The only way that we've been able to pull off this shoot with 5 children, a baby, some puppies plus some very physically taxing locations, is through extensive rehearsals. Children, adults, even the kids in the apartment complex, who worked as ‘extras’ for the football match, birthday party and letter-writing song, all rehearsed over a month. Apart from the children, I chose to work with an adult cast who would give me a lot of rehearsal time, who would support me in what I was doing, who would not be on their cell phones all the time, and all that for very little money. In fact, two of my actors also doubled up as my assistants, working with rehearsals, continuity and costumes. The children are all non-actors, and were thrilled to put in as much time as I asked for. An added advantage of rehearsals was the fine-tuning of script and dialogues, until we were ready to roll. As for my crew, they are all FTII colleagues, whose work I like and whom I am comfortable working with.

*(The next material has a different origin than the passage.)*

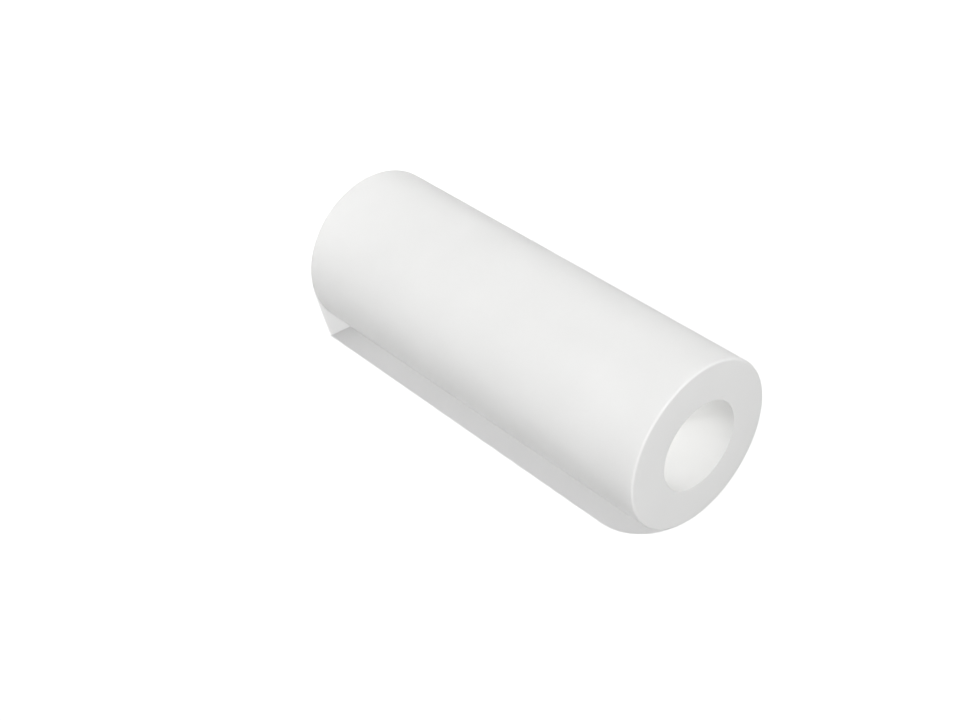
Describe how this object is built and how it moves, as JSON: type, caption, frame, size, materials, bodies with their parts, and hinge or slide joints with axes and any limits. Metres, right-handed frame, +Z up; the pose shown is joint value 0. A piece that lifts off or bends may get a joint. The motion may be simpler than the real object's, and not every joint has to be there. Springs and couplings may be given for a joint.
{
  "type": "hollow ptfe rod",
  "caption": "Thick-walled round rod of white PTFE with a plain bore right through, stock for bushes, sleeves and seals.",
  "frame": {"origin": "centre of the lower end face, on the bore axis", "axes": "+Z up the bore axis towards the upper end; the rod is round, so X and Y are any two directions square to it"},
  "size_m": [0.075, 0.075, 0.2],
  "materials": {
    "ptfe": "satin, smooth turned"
  },
  "bodies": {
    "root": {"hollow_rod": "ptfe"}
  },
  "joints": []
}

The important thing was, the children had loads of fun, shooting. Of course, tempers were shaky at times, there were tears, but no tantrums and all of them fussed endlessly about how they were looking. The worst thing I did was give one of the girls, Sani, lollipops to suck all through the film. That made all the other kids jealous and led to a lot of fights and demands. While in Pune, it was difficult to fulfill the demands because those lollipops were not available there. I tried to make it up by giving all of them lollipops in the beach song at Korlai. The combination of two strenuous days of climbing up and down the fort and rocks in the sun, swimming in the sea, and sucking those giant lollipops all the way home, led to all of them being sick for the next couple of days!

At Korlai beach, a local goon chose ‘magic hour’ to stop our shoot. He was getting violent and threatening. But the kids were unfazed. Aiman said, "Come on, come on, take, we are ready." We rolled the camera, and the kids gave the perfect take, while my brother, Ali distracted the goon. That's a moment we are all proud of. The kids understood our pressures most times, and this time, they overdid themselves.

Shooting in Garhwal was idyllic of course - good food, beautiful locations, good weather, a small crew, so very low-stress. But it also brought a dark moment for me. For a few shots, we wanted to shoot at Kartikeyaswami temple which is a two hour climb. I went for the recce, and hurt my back in a fall. For the next couple of days, I kept trying to find a justification for not shooting there at all. Ultimately, Vivek persuaded me to let him go with the crew, Aiman and some village people and shoot without me, one late afternoon. I sat alone in a car in the village below the temple, feeling ashamed and very sorry for myself. As evening fell, and the village became pitch dark, I remembered Zanussi telling us at a FTII workshop how directors' approach to shot-taking changes with time, and age. When I saw the torch lights of the crew coming down the hill, I ran to welcome them, happy that those two hours of darkness and aloneness were over.

I am particularly happy with how we've been able to use the Garhwal footage, which were all montage shots, to enhance the film both emotionally and visually. It was more than had been planned in the script. We had two shots with in-camera multiple exposure, which have also come out very clean, thanks to Nair Saab. There is an enormous relief that nothing has gone drastically wrong. The children too performed well, and brought their own energy to a script which is essentially, very simple.

Of course, I wish we had more money, more time, more resources, more man power. I also wish we had shot the film chronologically, as it would have helped Aiman a lot with her characterization. The poor kid was groping in the dark, trying to imagine what it was like to be Lilkee. But she watched the Chinese film, Not One Less a few days before the shoot, which helped her a bit.

I'm still not sure what happens to a CFSI film, in the ever after. I think I've got to push it as the film maker, with CFSI cheering me on, if something good comes out of it. So, I'll do the rounds, and cross my fingers that someone somewhere sees fit to release it. I've tried to make a film that kids will enjoy, even though it's not fantasy or adventure, or high voltage drama. Let's hope distributors agree with my opinion.